Deepfakes and due process: reassessing evidentiary integrity under india’s new criminal codes

I. Introduction

When India’s new criminal codes, the Bharatiya Nyaya Sanhita 2023 (BNS), Bharatiya Nagarik Suraksha Sanhita 2023 (BNSS), and Bharatiya Sakshya Adhiniyam 2023 (BSA), came into force in July 2024, they marked the end of a colonial legal era. Yet this moment of legislative renewal arrived alongside an unprecedented technological disruption i.e the rise of “deepfakes”. These AI-generated images, voices, and videos now blur the boundary between truth and illusion, striking at the very heart of evidentiary trust on which justice depends.

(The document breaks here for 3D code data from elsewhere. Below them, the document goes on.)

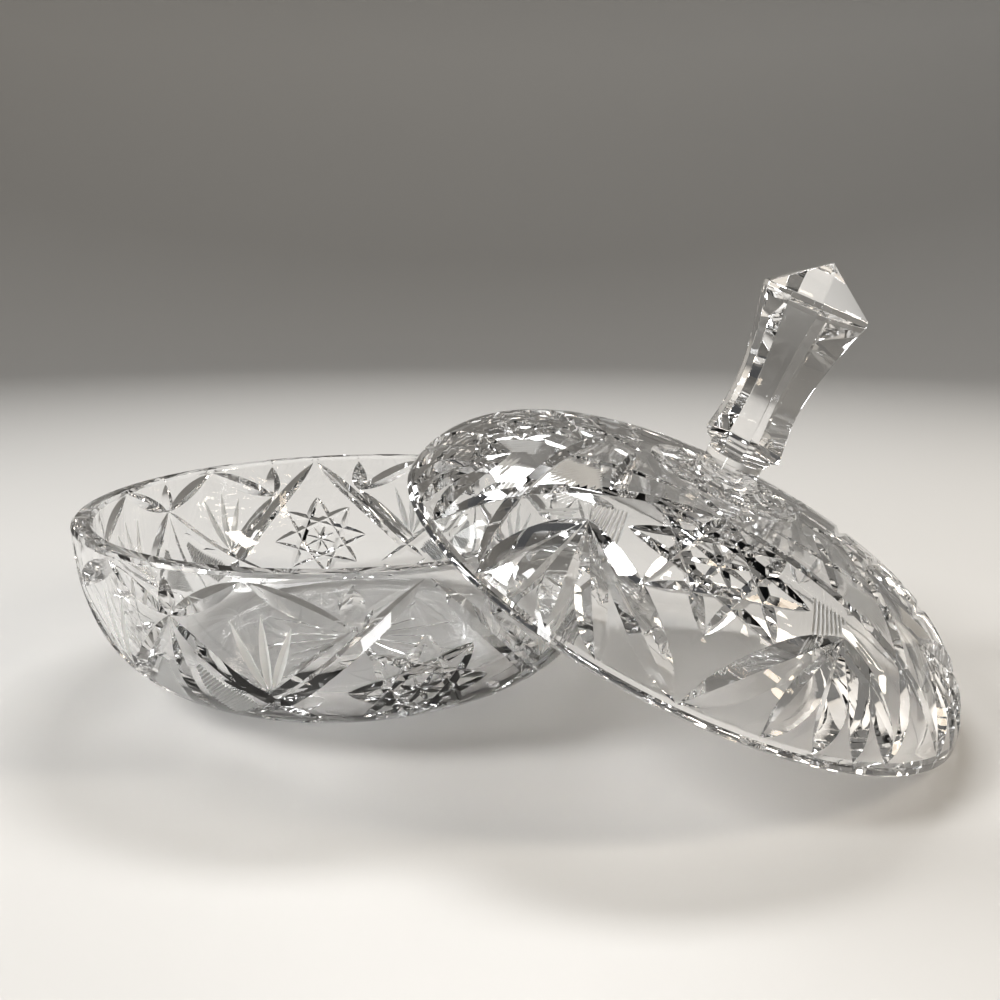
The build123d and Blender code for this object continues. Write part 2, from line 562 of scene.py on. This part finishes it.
# Lens leaf beside the fan's root, and the leaf that parts the two ribbed fields
cuts.both((27.4, 28.6), (36.8, 25.4), 2.7, peak=0.55)
cuts.both((41.4, 18.6), (31.2, 24.6), 1.5, power=3.0)
ridge_direction = (-1.0, -0.9)
cuts.ribs([(42.3, 14.5), (40.6, 18.6), (34.4, 22.3)], 0.75, ridge_direction)
cuts.ribs([(41.6, 20.4), (36.5, 26.8), (32.2, 30.6), (31.4, 33.4), (39.6, 39.4), (41.8, 31.0)], 0.75,
          ridge_direction)
# Small leaves near the base
cuts.both((34.0, 37.0), (30.5, 45.0), 2.6, power=2.0)
cuts.both((20.0, 40.5), (27.0, 45.5), 2.6, power=2.0)

# Star under the base, each kind of ray as its reach and its width
BASE_RAYS = 16
BASE_RAY_START = 2.2
LONG_RAY = (31.0, 2.6)
SHORT_RAY = (21.0, 1.8)
total = bowl_skin.along[-1]
for k in range(BASE_RAYS):
    reach, width = LONG_RAY if k % 2 == 0 else SHORT_RAY
    azimuth = 360.0 / BASE_RAYS * k
    ray = cuts.groove((azimuth, total - BASE_RAY_START), (azimuth, total - reach), width, peak=0.62)
    cuts.add([ray], POLISHED, 1)
carve(bowl, cuts, finishes)

# ---------------------------------------------------------------- the lid

lid_skin = Surface(dome_line(RIM_RADIUS, DOME_HEIGHT))
inside_height = DOME_HEIGHT - LID_CROWN
inside_line = dome_line(RIM_RADIUS - LID_WALL, inside_height)
outside_line = dome_line(RIM_RADIUS, DOME_HEIGHT)
ring_in = RING_RADIUS - RING_HALF_WIDTH
ring_out = RING_RADIUS + RING_HALF_WIDTH

neck_base_level = float(dome_level(NECK_FOOT_RADIUS, RIM_RADIUS, DOME_HEIGHT))
chord = np.array([NECK_RADIUS - NECK_FOOT_RADIUS, NECK_FILLET_TOP - neck_base_level])
bulge = np.array([-chord[1], chord[0]]) / np.linalg.norm(chord)
share = np.linspace(0.0, 1.0, 9)[:, None]
neck_fillet = np.array([NECK_FOOT_RADIUS, neck_base_level]) + share * chord
neck_fillet = neck_fillet + bulge * FILLET_HOLLOW * 4.0 * share * (1.0 - share)

crown_part = [(r, float(dome_level(r, RIM_RADIUS, DOME_HEIGHT))) for r in (12.4, 13.9, ring_in)]
band = []
for r in (ring_in + 0.25, RING_RADIUS - 0.6, RING_RADIUS + 0.6, ring_out - 0.25):
    band.append((r, float(dome_level(r, RIM_RADIUS, DOME_HEIGHT)) + RING_PROUD))
dome_part = spaced(outside_line[outside_line[:, 0] >= ring_out], OUTER_STEP)
dome_part = dome_part[dome_part[:, 1] > EDGE_CLEAR]
lid_rim_out = bevelled_corner((RIM_RADIUS, 0.0), (0, 1), (-1, 0), EDGE_ROUND)
lid_rim_in = bevelled_corner((RIM_RADIUS - LID_WALL, 0.0), (1, 0), (0, 1), EDGE_ROUND)
hollow = spaced(inside_line, INNER_STEP)
hollow = hollow[(hollow[:, 1] > EDGE_CLEAR) & (hollow[:, 0] > 1.0)][::-1]
neck_part = [(0.0, NECK_TOP), (3.4, NECK_TOP), (NECK_RADIUS, NECK_TOP), (NECK_RADIUS, 32.6)]
lid_profile = np.vstack([neck_part, neck_fillet[::-1], crown_part, band, dome_part, lid_rim_out,
                         lid_rim_in, hollow, [(0.0, inside_height)]])
lid_vertices, lid_faces = turned(lid_profile)
dome = make_mesh("lid_dome_glass", lid_vertices, lid_faces, finishes)

# A place on the lid is an azimuth from the hobstar's middle and a distance down the dome from its crown.
cuts = Cutters(lid_skin, LID_PATTERN_AZIMUTH)
MIDDLE = 45.0
palm_root = (29.6, 55.4)
node = (34.0, 44.6)
cuts.hobstar((0.0, 47.5), 19.3, 3.1, 2.2)
# Palm leaves, as the azimuth of each tip and the leaf's width
for tip_azimuth, width in ((0.4, 7.2), (13.2, 6.4), (22.0, 6.4), (29.8, 5.6), (37.2, 5.4)):
    cuts.both(palm_root, (tip_azimuth, 78.6), width, peak=0.6, power=2.6, angle=50.0)
# Long bar, then two shorter bars towards the ring
cuts.both((0.4, 29.4), (MIDDLE + 7.5, 77.6), 3.2, power=6.0)
cuts.both(node, (MIDDLE + 22.0, 24.0), 2.4, power=4.0)
cuts.both((0.8, 29.0), (17.0, 21.5), 2.4, power=2.5)
# Three ribbed fields round the root of the palm
cuts.ribs([(25.2, 46.5), (20.4, 57.4), (29.0, 55.0), (32.4, 50.5)], 0.88)
cuts.ribs([(33.0, 53.6), (38.5, 61.5), (31.6, 58.6)], 0.88)
cuts.ribs([(MIDDLE, 39.0), (MIDDLE, 54.5), (MIDDLE - 9.5, 45.2)], 0.88)

NECK_LEAVES = 12
for k in range(NECK_LEAVES):
    azimuth = 360.0 / NECK_LEAVES * k
    leaf = cuts.groove((azimuth, 8.6), (azimuth, 15.0), 2.6, lift=4.0, peak=0.6)
    cuts.add([leaf], POLISHED, 1)

TICKS = 112
TICK_OVERRUN = 0.2
TICK_DEPTH = 0.34
TICK_HALF_WIDTH = 0.44
TICK_LIFT = 0.12
ticks = []
for k in range(TICKS):
    azimuth = 360.0 / TICKS * k
    top = lid_skin.point(azimuth, RING_RADIUS)
    turn = math.radians(azimuth)
    outward = np.array([math.cos(turn), math.sin(turn), 0.0])
    sideways = np.array([-math.sin(turn), math.cos(turn), 0.0])
    points = []
    for reach in (-RING_HALF_WIDTH - TICK_OVERRUN, RING_HALF_WIDTH + TICK_OVERRUN):
        spot = top + outward * reach + np.array([0.0, 0.0, RING_PROUD])
        points.append(spot - np.array([0.0, 0.0, TICK_DEPTH]))
        points.append(spot + sideways * TICK_HALF_WIDTH + np.array([0.0, 0.0, TICK_LIFT]))
        points.append(spot - sideways * TICK_HALF_WIDTH + np.array([0.0, 0.0, TICK_LIFT]))
    ticks.append((np.array(points), prism_faces(2)))
cuts.add(ticks, POLISHED, 1)
carve(dome, cuts, finishes)

# ---------------------------------------------------------------- the finial

def column_radius(height):
    return COLUMN_WAIST_RADIUS + COLUMN_FLARE * abs(height - COLUMN_WAIST_HEIGHT) ** COLUMN_FLARE_POWER


def hexagon(radius, height):
    points = []
    for k in range(6):
        turn = math.radians(FINIAL_CORNER + 60.0 * k)
        points.append((radius * math.cos(turn), radius * math.sin(turn), height))
    return points


def faceted(levels, tip):
    """Six-sided levels joined into a closed column with a pointed top."""
    vertices = []
    faces = []
    for radius, height in levels:
        vertices.extend(hexagon(radius, height))
    faces.append(tuple(range(6))[::-1])
    for row in range(len(levels) - 1):
        for k in range(6):
            after = (k + 1) % 6
            a = row * 6
            faces.append((a + k, a + after, a + 6 + after, a + 6 + k))
    vertices.append((0.0, 0.0, tip))
    top = (len(levels) - 1) * 6
    for k in range(6):
        faces.append((top + k, top + (k + 1) % 6, len(vertices) - 1))
    return np.array(vertices), faces


# The stepped foot, as radius and height, then the waisted column and the flat band round its crown.
levels = [(7.2, NECK_TOP + 0.02), (7.5, 34.5), (7.5, 35.3), (8.2, 35.5), (8.4, 35.7), (8.4, 36.4)]
for height in np.linspace(COLUMN_BASE, GIRDLE_HEIGHT - GIRDLE_BAND, COLUMN_LEVELS):
    levels.append((column_radius(height), float(height)))
girdle = column_radius(GIRDLE_HEIGHT - GIRDLE_BAND)
levels.append((girdle, GIRDLE_HEIGHT))
finial_vertices, finial_faces = faceted(levels, TIP_HEIGHT)
finial = make_mesh("lid_finial_glass", finial_vertices, finial_faces, (finial_polished,))
face_outward(finial)
FACET_BEVEL = 0.22
bevel = finial.modifiers.new("edges", "BEVEL")
bevel.width = FACET_BEVEL * MM
bevel.segments = 2
bevel.limit_method = "ANGLE"
bevel.angle_limit = math.radians(22.0)
graph = bpy.context.evaluated_depsgraph_get()
finial_mesh = bpy.data.meshes.new_from_object(finial.evaluated_get(graph))
finial.modifiers.clear()
finial.data = finial_mesh
finish_mesh(finial, 14.0)

# ---------------------------------------------------------------- placing the lid

tilt = math.radians(LEAN_ANGLE)
heading = math.radians(LEAN_DIRECTION)
lowest_reach = RIM_RADIUS - EDGE_ROUND
lid_origin = np.array([LID_CENTRE_X, LID_CENTRE_Y, lowest_reach * math.sin(tilt) + TABLE_GAP])
axis_x = np.array([math.cos(tilt) * math.cos(heading), math.cos(tilt) * math.sin(heading), -math.sin(tilt)])
axis_z = np.array([math.sin(tilt) * math.cos(heading), math.sin(tilt) * math.sin(heading), math.cos(tilt)])
axis_y = np.cross(axis_z, axis_x)
for thing in (dome, finial):
    mesh = thing.data
    places = np.empty(len(mesh.vertices) * 3)
    mesh.vertices.foreach_get("co", places)
    places = places.reshape(-1, 3)
    moved = places @ np.stack([axis_x, axis_y, axis_z]) + lid_origin * MM
    mesh.vertices.foreach_set("co", moved.ravel())
    mesh.update()

for thing, body, node_name, slot_name in (
    (bowl, "bowl", "bowl", "bowl_crystal"),
    (dome, "lid", "lid_dome", "lid_crystal"),
    (finial, "lid", "lid_finial", "finial_crystal"),
):
    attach(thing, body)
    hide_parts(node_name)

# ---------------------------------------------------------------- floor, light and camera

STAGE_REACH = 1.0
STAGE_SWEEP = 0.5
STAGE_TOP = 1.9
STAGE_STEPS = 96
STAGE_GAP = 0.0003
stage_line = [(0.5, 0.0), (STAGE_REACH, 0.0)]
for k in range(1, 13):
    turn = math.radians(90.0 * k / 12)
    stage_line.append((STAGE_REACH + STAGE_SWEEP * math.sin(turn), STAGE_SWEEP * (1.0 - math.cos(turn))))
stage_line.append((STAGE_REACH + STAGE_SWEEP, STAGE_TOP))
floor_vertices = [(0.0, 0.0, 0.0)]
for reach, height in stage_line:
    for k in range(STAGE_STEPS):
        turn = 2.0 * math.pi * k / STAGE_STEPS
        floor_vertices.append((reach * math.cos(turn), reach * math.sin(turn), height))
floor_faces = []
for k in range(STAGE_STEPS):
    after = (k + 1) % STAGE_STEPS
    floor_faces.append((0, 1 + k, 1 + after))
    for row in range(len(stage_line) - 1):
        a = 1 + row * STAGE_STEPS
        b = a + STAGE_STEPS
        floor_faces.append((a + k, b + k, b + after, a + after))
floor_mesh = bpy.data.meshes.new("floor")
floor_mesh.from_pydata(floor_vertices, [], floor_faces)
floor_mesh.polygons.foreach_set("use_smooth", [True] * len(floor_faces))
floor = bpy.data.objects.new("floor", floor_mesh)
# A hair under the glass, so that the two don't share a plane.
floor.location.z = -STAGE_GAP
bpy.context.scene.collection.objects.link(floor)
paper = bpy.data.materials.new("pale_floor")
paper.use_nodes = True
paper_shader = paper.node_tree.nodes["Principled BSDF"]
paper_shader.inputs["Base Color"].default_value = (0.56, 0.55, 0.53, 1.0)
paper_shader.inputs["Roughness"].default_value = 0.45
floor_mesh.materials.append(paper)


def soft_light(name, place, target, size, power, colour=(1.0, 1.0, 1.0)):
    data = bpy.data.lights.new(name, "AREA")
    data.shape = "RECTANGLE"
    data.size, data.size_y = size
    data.energy = power
    data.color = colour
    lamp = bpy.data.objects.new(name, data)
    bpy.context.scene.collection.objects.link(lamp)
    lamp.location = place
    direction = np.subtract(target, place)
    lamp.rotation_euler = Vector(direction).to_track_quat("-Z", "Y").to_euler()


middle = tuple((cad_low + cad_high) / 2)
soft_light("key_left", (-0.55, -0.25, 0.55), middle, (0.18, 0.30), 5.6)
soft_light("fill_right", (0.75, -0.1, 0.45), middle, (0.12, 0.45), 4.0, (1.0, 0.92, 0.82))
soft_light("top_back", (0.05, 0.45, 0.75), middle, (0.42, 0.14), 5.2)
soft_light("low_strip_left", (-0.32, -0.42, 0.16), middle, (0.05, 0.22), 0.5)
soft_light("low_strip_right", (0.45, -0.38, 0.22), middle, (0.04, 0.22), 0.45, (1.0, 0.85, 0.68))

world = bpy.data.worlds.new("studio")
bpy.context.scene.world = world
world.use_nodes = True
background = world.node_tree.nodes["Background"]
background.inputs["Color"].default_value = (0.9, 0.93, 1.0, 1.0)
background.inputs["Strength"].default_value = 0.06

CAMERA_PLACE = (0.03833, -0.24957, 0.09758)
CAMERA_PITCH = 8.93
CAMERA_LENS = 34.38
CAMERA_SHIFT = -0.059
camera_data = bpy.data.cameras.new("camera")
camera_data.lens = CAMERA_LENS
camera_data.sensor_width = 36.0
camera_data.shift_y = CAMERA_SHIFT
camera_data.clip_start = 0.01
camera = bpy.data.objects.new("camera", camera_data)
bpy.context.scene.collection.objects.link(camera)
camera.location = CAMERA_PLACE
camera.rotation_euler = (math.radians(90.0 - CAMERA_PITCH), 0.0, 0.0)
bpy.context.scene.camera = camera

cycles = bpy.context.scene.cycles
cycles.max_bounces = 24
cycles.transmission_bounces = 24
cycles.glossy_bounces = 8
cycles.transparent_max_bounces = 16
bpy.context.scene.view_settings.view_transform = "Standard"
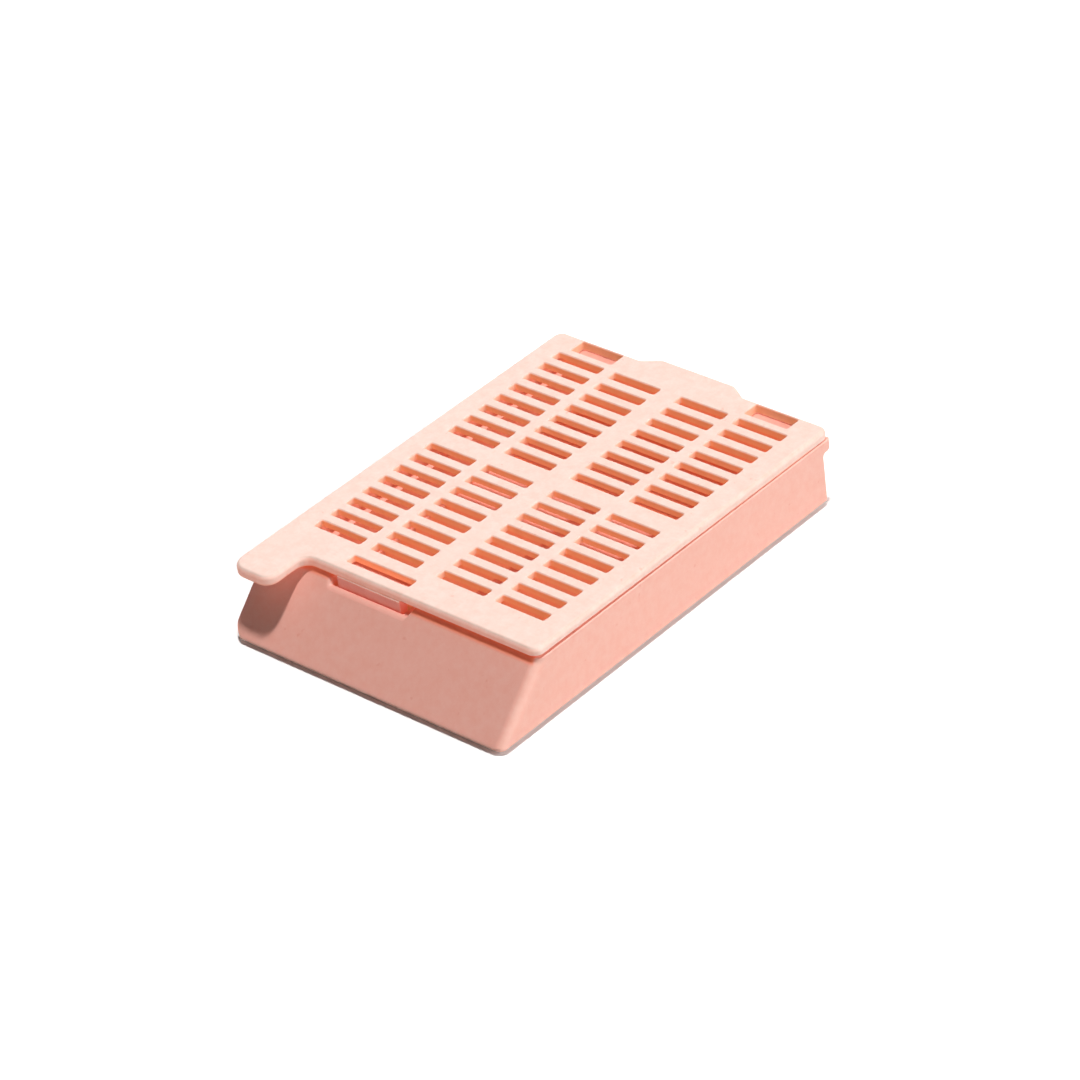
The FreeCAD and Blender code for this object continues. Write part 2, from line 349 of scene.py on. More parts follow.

While the BSA modernises terminology, it remains technologically agnostic. This article argues that procedural reform not merely punitive legislation is essential to preserve due process and evidentiary integrity under Article 21 of the Constitution. It analyses doctrinal gaps in the BSA, reviews recent judicial practice, and proposes a calibrated “Section 63A” amendment to anchor synthetic media authentication within India’s new evidentiary regime.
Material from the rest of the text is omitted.